Chipkill and Beyond: Future Error Correction
Chipkill for HBM
Chipkill extends SECDED to tolerate the failure of an entire DRAM chip within an HBM stack. HBM3e with chipkill can lose one of its 16 channels and continue operating with corrected data:
// Standard SECDED: corrects 1-bit per 64-bit word
// Chipkill: corrects all bits in a single DRAM chip (one channel)
// HBM3e: 16 channels per stack, 32 bits per channel
// Chipkill can correct a full 32-bit channel failure
// Overhead: higher than SECDED (~25% parity bits vs 12.5%)
// But protects against entire chip failures, not just single bits
Adaptive ECC
Future GPUs may implement adaptive ECC that adjusts protection level based on error rates:
// Concept: adaptive ECC
// Normal operation: SECDED (12.5% overhead)

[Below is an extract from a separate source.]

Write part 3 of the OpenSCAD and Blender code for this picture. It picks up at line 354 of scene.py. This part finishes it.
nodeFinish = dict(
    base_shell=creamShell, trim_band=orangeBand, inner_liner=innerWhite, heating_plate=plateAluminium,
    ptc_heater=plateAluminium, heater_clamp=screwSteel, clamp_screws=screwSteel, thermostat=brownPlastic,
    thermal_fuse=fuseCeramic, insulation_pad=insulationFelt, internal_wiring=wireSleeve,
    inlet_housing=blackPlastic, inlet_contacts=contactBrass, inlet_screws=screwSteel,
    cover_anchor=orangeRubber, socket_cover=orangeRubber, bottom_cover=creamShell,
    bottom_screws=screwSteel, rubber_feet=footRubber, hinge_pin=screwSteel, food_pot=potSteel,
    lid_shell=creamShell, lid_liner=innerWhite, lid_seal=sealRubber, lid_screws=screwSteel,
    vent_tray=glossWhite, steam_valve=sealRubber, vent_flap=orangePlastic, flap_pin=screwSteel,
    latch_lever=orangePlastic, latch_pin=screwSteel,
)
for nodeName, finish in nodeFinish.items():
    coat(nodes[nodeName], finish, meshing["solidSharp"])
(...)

// When error rate rises (aging, temperature): upgrade to DEC-TED
// (Double-Error Correct, Triple-Error Detect)
// Overhead increases to ~25%, but stronger protection
// When a region shows persistent errors: retire and remap
Practical Recommendations
For training clusters:
- Always enable ECC on data center GPUs (it is enabled by default on A100/H100 and cannot be disabled).
- Monitor ECC counters via DCGM. Set alerts for correctable error rates above 100 per day per GPU (indicates potential hardware degradation).

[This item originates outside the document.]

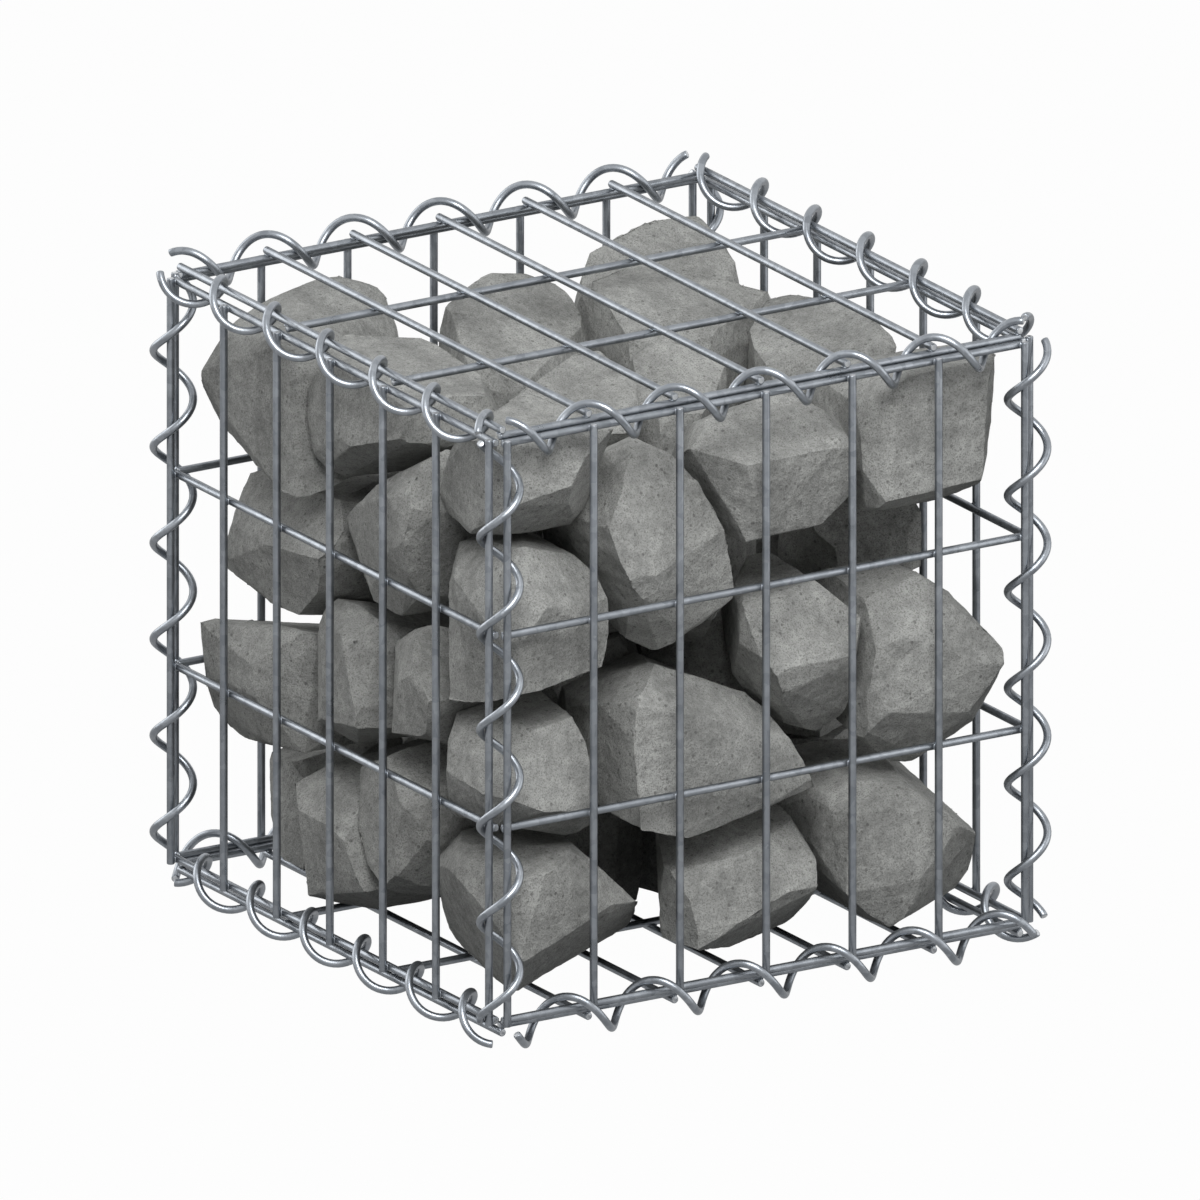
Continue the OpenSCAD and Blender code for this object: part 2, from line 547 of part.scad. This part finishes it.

- Replace GPUs with more than 64 retired pages or any uncorrectable SRAM errors.
- Implement application-level checksumming for training runs exceeding 1,000 GPU-hours.

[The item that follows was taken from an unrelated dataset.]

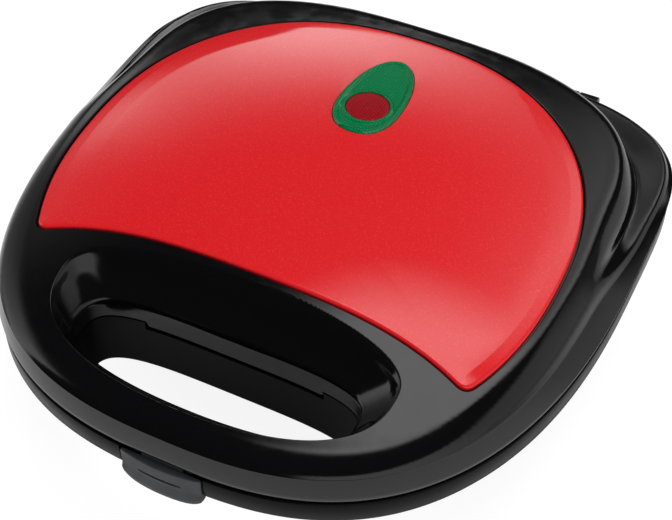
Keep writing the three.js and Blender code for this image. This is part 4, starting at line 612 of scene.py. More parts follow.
def add_node(tree, kind, inputs=None, **settings):
    node = tree.nodes.new(kind)
    for key, value in settings.items():
        setattr(node, key, value)
    feed(tree, node, inputs or {})
    return node


def calc(tree, operation, *values):
    """One math node; each value is a socket or a number."""
    return add_node(tree, "ShaderNodeMath", dict(enumerate(values)), operation=operation).outputs[0]


def product(tree, *factors):
    made = factors[0]
    for factor in factors[1:]:
        made = calc(tree, "MULTIPLY", made, factor)
    return made


def new_tree(name, *inputs):
    """A geometry tree with its named inputs, and a function that ends it with real meshes and a material."""
    tree = bpy.data.node_groups.new(name, "GeometryNodeTree")
    for given in (("Geometry", "NodeSocketGeometry"), *inputs, ("Finish", "NodeSocketMaterial")):
        socket(tree, *given)
    socket(tree, "Geometry", "NodeSocketGeometry", "OUTPUT")
    given, result = add_node(tree, "NodeGroupInput"), add_node(tree, "NodeGroupOutput")

    def end_with(geometry):
        real = add_node(tree, "GeometryNodeRealizeInstances", {0: geometry})
        finish = add_node(tree, "GeometryNodeSetMaterial",
                          {"Geometry": real.outputs[0], "Material": given.outputs["Finish"]})
        feed(tree, result, {0: finish.outputs[0]})
        return tree

    return tree, given, end_with


def dome_tree():
    """Adds the dome's height to every point of a flat stack."""
    sizes = (("Side drop", DOME_SIDE_DROP), ("Front drop", DOME_FRONT_DROP), ("Top height", LID_TOP_Z),
             ("Top place", WAIST_Y + DOME_TOP_Y))
    inputs = [(name, "NodeSocketFloat", "INPUT", size * MM) for name, size in sizes]
    tree, given, end_with = new_tree("lay_on_dome", *inputs)
    place = add_node(tree, "GeometryNodeInputPosition").outputs[0]
    x, y, _ = add_node(tree, "ShaderNodeSeparateXYZ", {0: place}).outputs
    side = calc(tree, "DIVIDE", x, BODY_HALF_WIDTH * MM)
    along = calc(tree, "DIVIDE", calc(tree, "SUBTRACT", y, given.outputs["Top place"]), FRONT_REACH * MM)
    height = given.outputs["Top height"]
    for far, drop in ((side, "Side drop"), (along, "Front drop")):
        height = calc(tree, "SUBTRACT", height, product(tree, far, far, given.outputs[drop]))
    lift = add_node(tree, "ShaderNodeCombineXYZ", {2: height})
    move = add_node(tree, "GeometryNodeSetPosition",
                    {"Geometry": given.outputs["Geometry"], "Offset": lift.outputs[0]})
    return end_with(move.outputs[0])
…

- Checkpoint frequently — every 10-30 minutes — to limit the blast radius of an undetected corruption event.
- Run GPU diagnostics (dcgmi diag -r 3) before starting multi-week training runs.
For inference deployments:
- Use ECC GPUs (A100, H100) for production inference serving.
- Monitor correctable error rates as a proxy for hardware health.
- Implement output validation for safety-critical applications (medical, financial, autonomous).
- Consider N+1 redundancy — keep spare GPUs for hot-swap when ECC errors trigger replacement.